THE GOVERNMENT is being urged to consider renationalising Eircom after an EU report described key services of the former State company as “expensive and unreliable” .
While the EU Commission report found mobile charges in Ireland were falling, it said comparisons with other EU states showed fixed-line subscribers were still suffering from poor competition and high prices – Eircom’s landline charge of €25 per month is the highest in the EU.
Eircom’s wholesale services were criticised, and access for competitors to the network was called “expensive and unreliable”.
There was also bad news on the roll-out of broadband, with overall fixed broadband (DSL) coverage in rural areas at just 73 per cent last year, 16 percentage points behind the figure for overall national coverage.
Ireland did fare well on mobile call charges, with the cost of a mobile phone call in Ireland, at €0.11 per minute, being cheaper than the EU average of €0.23. Ireland also fared well on the ability of customers to switch between mobile operators, with the process taking just one day against the EU average of 8.5 days and 38 days in Poland.
Ronan Lupton, chairman of the industry group Alto (Alternative Operators in the Communications Market), said the Government should consider renationalising Eircom or investing in the national phone network. “This situation is unsustainable and the Government must act now.”
Dublin Labour MEP Proinsias De Rossa said ComReg, the Irish telecommunications regulator,should launch an “immediate investigation” into the cost of line rentals. Renting a residential line from Eircom was 66 per cent more expensive than the EU average of €15 a month.

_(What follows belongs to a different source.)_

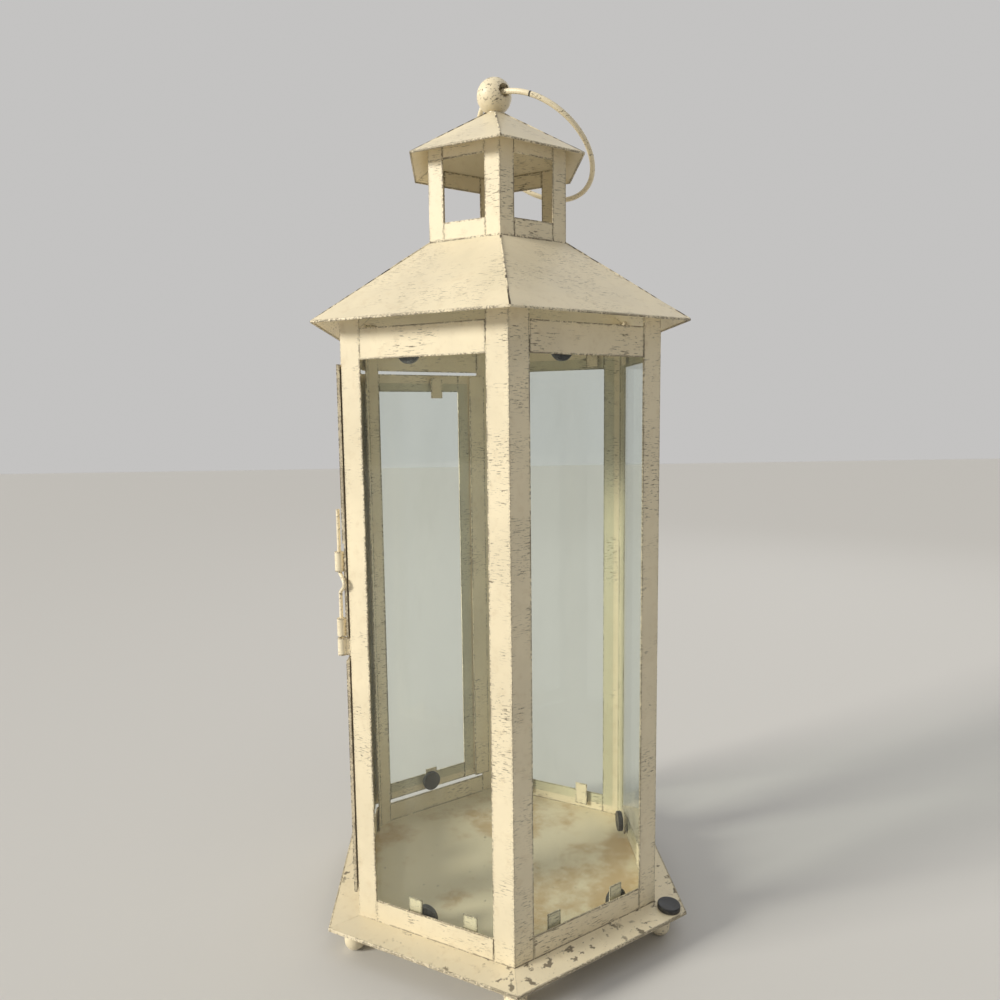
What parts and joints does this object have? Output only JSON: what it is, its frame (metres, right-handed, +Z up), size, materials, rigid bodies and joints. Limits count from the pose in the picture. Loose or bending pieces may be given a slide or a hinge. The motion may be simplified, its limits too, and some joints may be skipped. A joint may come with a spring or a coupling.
{
  "type": "candle lantern",
  "caption": "Tall hexagonal sheet-metal candle lantern with glass panes, a folded glazed door with a sliding wire latch, an open vented cupola, ball finial and ring handle.",
  "frame": {"origin": "on the ground under the lantern's axis", "axes": "+Z up, -Y towards the corner between the two front panes, +X right"},
  "size_m": [0.206, 0.2378, 0.5005],
  "materials": {
    "cream_paint": "distressed satin",
    "roof_paint": "distressed satin",
    "floor_paint": "stained satin",
    "ball_paint": "satin",
    "wire_paint": "satin",
    "glass": "clear, slightly green",
    "ferrite": "matt black",
    "steel": "dull"
  },
  "bodies": {
    "lantern": {"base_tray": "floor_paint", "skirt_panels": "cream_paint", "skirt_lip": "cream_paint", "feet": "cream_paint", "posts": "cream_paint", "inner_post": "cream_paint", "bottom_rails": "cream_paint", "top_rails": "cream_paint", "panes": "glass", "bottom_tabs": "cream_paint", "top_tabs": "cream_paint", "discs": "ferrite", "roof_panels": "roof_paint", "roof_collar": "roof_paint", "cupola_posts": "cream_paint", "cupola_sills": "cream_paint", "cupola_heads": "cream_paint", "small_roof": "roof_paint", "ball": "ball_paint", "hinge_post_plates": "cream_paint", "hinge_pins": "steel", "strike": "cream_paint", "door_stop": "cream_paint"},
    "door": {"door_corner": "cream_paint", "door_free_stile": "cream_paint", "door_hinge_stile": "cream_paint", "door_top_rails": "cream_paint", "door_bottom_rails": "cream_paint", "door_panes": "glass", "door_tabs": "cream_paint", "door_disc": "ferrite", "hinge_door_plates": "cream_paint", "latch_plate": "cream_paint"},
    "bolt": {"bolt": "wire_paint"},
    "ring": {"ring": "wire_paint"}
  },
  "joints": [
    {"name": "door_hinge", "type": "hinge", "parent": "lantern", "child": "door", "pos_m": [-0.01245, 0.09616, 0.185], "axis": [0, 0, -1], "range_deg": [0, 100]},
    {"name": "bolt_slide", "type": "slide", "parent": "door", "child": "bolt", "axis": [0, 0, 1], "range_m": [-0.0136, 0]},
    {"name": "ring_swing", "type": "hinge", "parent": "lantern", "child": "ring", "pos_m": [0, 0, 0.4911], "axis": [0.5592, -0.829, 0], "range_deg": [0, 103]}
  ]
}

However, Eircom spokesman Paul Bradley said the costs of running the Irish network, which served dispersed populations, were higher than other EU countries, and so costs to competitors were higher.
He said a more revealing assessment of charges would take into account call charges from landlines as well as line-rental charges. A combination of these would show Ireland was much cheaper for residential and business calls than many other EU countries – something he said was backed up by ComReg’s latest report.
Further calls were made at an Oireachtas committee yesterday for the Government to consider renationalising Eircom in a bid to improve broadband coverage.
Irish Rural Link (IRL), which represents more than 300 community groups in Ireland, said Eircom was so burdened with debt from its parent company that it was incapable of making the investment needed. IRL chief executive Seamus Boland told the Joint Oireachtas Committee on Communications, Energy and Natural Resources that, without investment, many areas of rural Ireland would be “condemned to the digital Dark Ages for a generation”.
Fine Gael communications spokesman Simon Coveney said: “I believe that Eircom should be taken over in some shape or form.”